### Problem details
Search the material for the word "Identity" and report each line where it turns up.
::::
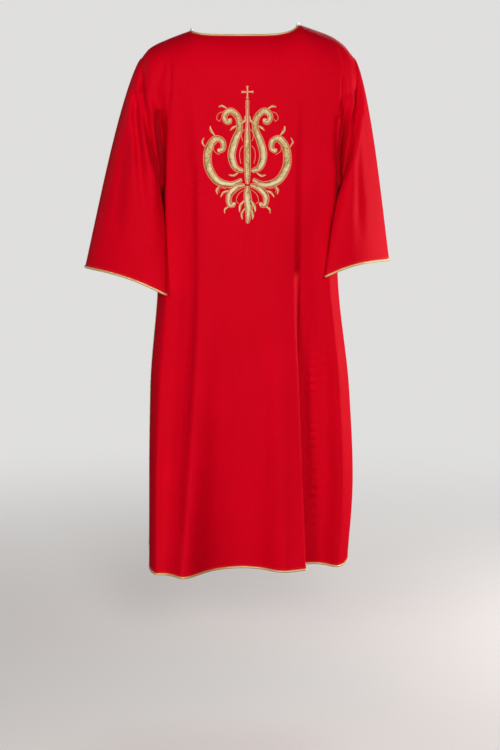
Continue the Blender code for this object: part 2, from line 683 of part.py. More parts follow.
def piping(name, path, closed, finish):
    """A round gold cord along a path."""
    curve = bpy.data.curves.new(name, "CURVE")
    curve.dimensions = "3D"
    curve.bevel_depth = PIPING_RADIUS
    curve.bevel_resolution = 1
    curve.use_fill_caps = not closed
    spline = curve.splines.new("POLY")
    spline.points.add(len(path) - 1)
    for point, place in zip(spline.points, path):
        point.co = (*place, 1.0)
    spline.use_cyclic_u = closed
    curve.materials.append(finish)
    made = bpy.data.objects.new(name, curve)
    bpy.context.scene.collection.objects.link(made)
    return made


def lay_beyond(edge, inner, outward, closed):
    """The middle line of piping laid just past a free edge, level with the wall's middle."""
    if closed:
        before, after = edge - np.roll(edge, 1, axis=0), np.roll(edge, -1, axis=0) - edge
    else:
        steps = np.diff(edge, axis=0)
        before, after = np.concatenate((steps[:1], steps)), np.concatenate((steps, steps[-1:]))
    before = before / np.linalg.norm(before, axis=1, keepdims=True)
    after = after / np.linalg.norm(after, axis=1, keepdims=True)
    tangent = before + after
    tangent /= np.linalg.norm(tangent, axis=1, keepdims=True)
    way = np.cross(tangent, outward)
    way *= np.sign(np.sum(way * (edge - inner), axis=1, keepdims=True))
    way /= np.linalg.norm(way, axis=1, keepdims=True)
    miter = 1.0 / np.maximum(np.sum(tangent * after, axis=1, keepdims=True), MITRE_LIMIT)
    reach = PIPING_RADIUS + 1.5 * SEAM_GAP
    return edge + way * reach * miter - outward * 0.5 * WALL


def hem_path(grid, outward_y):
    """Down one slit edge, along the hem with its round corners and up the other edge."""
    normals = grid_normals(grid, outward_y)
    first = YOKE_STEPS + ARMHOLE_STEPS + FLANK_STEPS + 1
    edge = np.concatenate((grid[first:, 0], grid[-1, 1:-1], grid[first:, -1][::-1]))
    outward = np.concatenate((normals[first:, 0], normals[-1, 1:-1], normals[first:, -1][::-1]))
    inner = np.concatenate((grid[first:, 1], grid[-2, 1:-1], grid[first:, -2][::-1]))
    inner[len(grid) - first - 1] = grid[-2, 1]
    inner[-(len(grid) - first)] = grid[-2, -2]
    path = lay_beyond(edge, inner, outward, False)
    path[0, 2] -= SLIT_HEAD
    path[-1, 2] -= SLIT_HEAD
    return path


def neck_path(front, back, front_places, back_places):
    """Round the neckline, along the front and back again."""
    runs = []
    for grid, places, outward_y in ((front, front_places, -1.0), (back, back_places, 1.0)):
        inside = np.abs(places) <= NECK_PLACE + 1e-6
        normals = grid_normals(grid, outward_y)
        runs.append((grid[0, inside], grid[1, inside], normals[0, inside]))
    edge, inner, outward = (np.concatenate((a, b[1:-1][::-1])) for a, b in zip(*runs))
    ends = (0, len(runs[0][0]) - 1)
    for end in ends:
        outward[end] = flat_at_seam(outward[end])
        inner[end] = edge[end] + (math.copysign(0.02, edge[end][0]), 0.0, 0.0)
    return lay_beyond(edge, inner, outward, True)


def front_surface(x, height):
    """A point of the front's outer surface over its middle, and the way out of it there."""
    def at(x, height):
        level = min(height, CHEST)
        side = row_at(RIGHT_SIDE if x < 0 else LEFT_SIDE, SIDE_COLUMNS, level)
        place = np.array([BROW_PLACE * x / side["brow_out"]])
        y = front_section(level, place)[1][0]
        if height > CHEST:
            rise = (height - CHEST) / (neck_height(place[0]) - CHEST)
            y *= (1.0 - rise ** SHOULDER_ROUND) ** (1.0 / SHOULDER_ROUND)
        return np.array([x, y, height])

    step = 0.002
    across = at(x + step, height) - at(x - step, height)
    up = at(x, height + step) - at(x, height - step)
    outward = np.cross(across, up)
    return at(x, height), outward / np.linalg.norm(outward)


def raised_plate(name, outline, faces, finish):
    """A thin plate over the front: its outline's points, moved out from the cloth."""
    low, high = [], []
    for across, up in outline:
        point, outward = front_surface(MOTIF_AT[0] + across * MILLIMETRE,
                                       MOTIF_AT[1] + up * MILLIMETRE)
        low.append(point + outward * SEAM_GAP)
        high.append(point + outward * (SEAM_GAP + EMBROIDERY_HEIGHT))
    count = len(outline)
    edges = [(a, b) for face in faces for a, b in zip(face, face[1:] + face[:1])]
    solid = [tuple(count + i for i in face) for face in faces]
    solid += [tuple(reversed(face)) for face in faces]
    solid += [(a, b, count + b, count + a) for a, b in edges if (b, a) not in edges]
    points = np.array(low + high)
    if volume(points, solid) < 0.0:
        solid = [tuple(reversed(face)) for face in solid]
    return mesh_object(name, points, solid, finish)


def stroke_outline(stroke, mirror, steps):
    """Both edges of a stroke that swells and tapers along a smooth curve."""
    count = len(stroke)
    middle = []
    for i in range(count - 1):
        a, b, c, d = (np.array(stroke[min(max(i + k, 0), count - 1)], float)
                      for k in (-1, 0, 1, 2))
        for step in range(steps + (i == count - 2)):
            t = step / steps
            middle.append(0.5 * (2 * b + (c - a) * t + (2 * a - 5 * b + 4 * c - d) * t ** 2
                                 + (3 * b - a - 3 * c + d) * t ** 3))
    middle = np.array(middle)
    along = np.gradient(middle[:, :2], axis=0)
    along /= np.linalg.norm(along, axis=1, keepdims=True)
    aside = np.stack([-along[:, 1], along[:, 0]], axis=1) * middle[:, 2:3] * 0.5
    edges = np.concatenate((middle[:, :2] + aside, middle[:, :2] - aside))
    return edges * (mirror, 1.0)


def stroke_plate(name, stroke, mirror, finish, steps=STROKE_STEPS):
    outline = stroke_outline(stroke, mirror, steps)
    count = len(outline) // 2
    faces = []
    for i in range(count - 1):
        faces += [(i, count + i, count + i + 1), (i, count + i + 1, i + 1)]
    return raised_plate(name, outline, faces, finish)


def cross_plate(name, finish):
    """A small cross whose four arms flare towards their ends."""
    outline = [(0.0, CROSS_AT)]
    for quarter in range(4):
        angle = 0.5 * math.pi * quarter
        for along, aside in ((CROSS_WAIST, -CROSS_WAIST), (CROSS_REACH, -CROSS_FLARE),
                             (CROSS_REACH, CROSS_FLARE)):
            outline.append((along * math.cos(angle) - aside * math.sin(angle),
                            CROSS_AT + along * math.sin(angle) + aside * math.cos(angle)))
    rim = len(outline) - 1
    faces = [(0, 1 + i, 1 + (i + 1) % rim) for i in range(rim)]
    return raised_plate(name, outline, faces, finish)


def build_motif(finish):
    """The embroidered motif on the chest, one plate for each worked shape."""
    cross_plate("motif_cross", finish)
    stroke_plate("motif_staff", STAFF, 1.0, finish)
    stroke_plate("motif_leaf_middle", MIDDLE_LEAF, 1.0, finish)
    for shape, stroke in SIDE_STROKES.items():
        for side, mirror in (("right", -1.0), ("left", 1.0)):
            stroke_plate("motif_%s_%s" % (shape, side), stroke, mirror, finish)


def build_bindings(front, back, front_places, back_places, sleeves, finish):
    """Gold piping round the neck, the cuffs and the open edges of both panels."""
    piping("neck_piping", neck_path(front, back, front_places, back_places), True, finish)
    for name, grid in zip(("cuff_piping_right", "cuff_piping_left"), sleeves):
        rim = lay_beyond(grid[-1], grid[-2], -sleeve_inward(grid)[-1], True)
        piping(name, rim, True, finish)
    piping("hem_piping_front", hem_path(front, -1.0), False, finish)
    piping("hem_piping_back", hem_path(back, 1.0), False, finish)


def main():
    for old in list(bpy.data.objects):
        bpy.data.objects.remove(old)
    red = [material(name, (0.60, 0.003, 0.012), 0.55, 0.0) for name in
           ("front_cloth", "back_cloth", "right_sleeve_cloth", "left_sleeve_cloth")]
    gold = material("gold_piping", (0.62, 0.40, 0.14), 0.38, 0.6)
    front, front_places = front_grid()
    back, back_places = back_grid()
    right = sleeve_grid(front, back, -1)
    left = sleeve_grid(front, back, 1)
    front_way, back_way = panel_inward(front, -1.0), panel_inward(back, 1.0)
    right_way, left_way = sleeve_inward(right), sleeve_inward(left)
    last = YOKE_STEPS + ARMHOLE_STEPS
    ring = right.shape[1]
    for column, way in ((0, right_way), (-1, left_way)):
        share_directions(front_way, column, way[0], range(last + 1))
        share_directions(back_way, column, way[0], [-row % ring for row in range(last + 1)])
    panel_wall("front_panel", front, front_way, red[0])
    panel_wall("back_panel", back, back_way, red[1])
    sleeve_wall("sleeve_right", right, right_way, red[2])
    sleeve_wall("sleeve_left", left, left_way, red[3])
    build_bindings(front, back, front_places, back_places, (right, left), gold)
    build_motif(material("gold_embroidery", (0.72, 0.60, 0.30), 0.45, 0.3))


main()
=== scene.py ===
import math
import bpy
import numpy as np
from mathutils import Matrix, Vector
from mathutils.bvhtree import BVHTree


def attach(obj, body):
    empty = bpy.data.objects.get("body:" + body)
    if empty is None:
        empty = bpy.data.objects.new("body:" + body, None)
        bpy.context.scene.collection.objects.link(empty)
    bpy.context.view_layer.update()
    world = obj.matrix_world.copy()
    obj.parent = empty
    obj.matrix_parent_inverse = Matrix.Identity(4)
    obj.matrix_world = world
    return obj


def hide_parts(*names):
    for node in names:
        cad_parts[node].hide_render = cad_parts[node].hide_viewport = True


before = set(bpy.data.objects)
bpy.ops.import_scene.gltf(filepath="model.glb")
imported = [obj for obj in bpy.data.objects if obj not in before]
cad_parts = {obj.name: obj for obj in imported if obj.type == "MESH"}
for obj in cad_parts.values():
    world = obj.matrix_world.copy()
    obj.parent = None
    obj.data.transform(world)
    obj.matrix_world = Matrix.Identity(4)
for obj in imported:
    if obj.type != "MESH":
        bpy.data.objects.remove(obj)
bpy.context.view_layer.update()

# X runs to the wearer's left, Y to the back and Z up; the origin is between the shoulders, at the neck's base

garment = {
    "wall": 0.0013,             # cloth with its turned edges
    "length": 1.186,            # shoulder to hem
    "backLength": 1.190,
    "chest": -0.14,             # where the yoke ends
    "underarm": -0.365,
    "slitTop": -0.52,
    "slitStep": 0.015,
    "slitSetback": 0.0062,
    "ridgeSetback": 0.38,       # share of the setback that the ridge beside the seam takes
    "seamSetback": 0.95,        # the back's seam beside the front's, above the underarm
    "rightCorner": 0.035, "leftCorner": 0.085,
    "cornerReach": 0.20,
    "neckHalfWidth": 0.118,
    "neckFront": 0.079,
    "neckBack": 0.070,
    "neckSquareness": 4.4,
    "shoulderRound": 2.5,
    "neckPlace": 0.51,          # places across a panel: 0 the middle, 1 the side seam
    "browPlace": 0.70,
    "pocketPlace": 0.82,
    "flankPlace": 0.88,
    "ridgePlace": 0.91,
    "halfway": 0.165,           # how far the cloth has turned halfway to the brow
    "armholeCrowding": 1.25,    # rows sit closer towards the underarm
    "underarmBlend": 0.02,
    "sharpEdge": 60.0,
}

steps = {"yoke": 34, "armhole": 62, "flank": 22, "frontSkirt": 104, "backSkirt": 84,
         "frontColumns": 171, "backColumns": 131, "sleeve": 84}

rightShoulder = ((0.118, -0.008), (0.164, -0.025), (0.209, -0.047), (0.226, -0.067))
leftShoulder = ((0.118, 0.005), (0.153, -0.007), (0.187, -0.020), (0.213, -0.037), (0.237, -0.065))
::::
### Result
    obj.matrix_parent_inverse = Matrix.Identity(4)
    obj.matrix_world = Matrix.Identity(4)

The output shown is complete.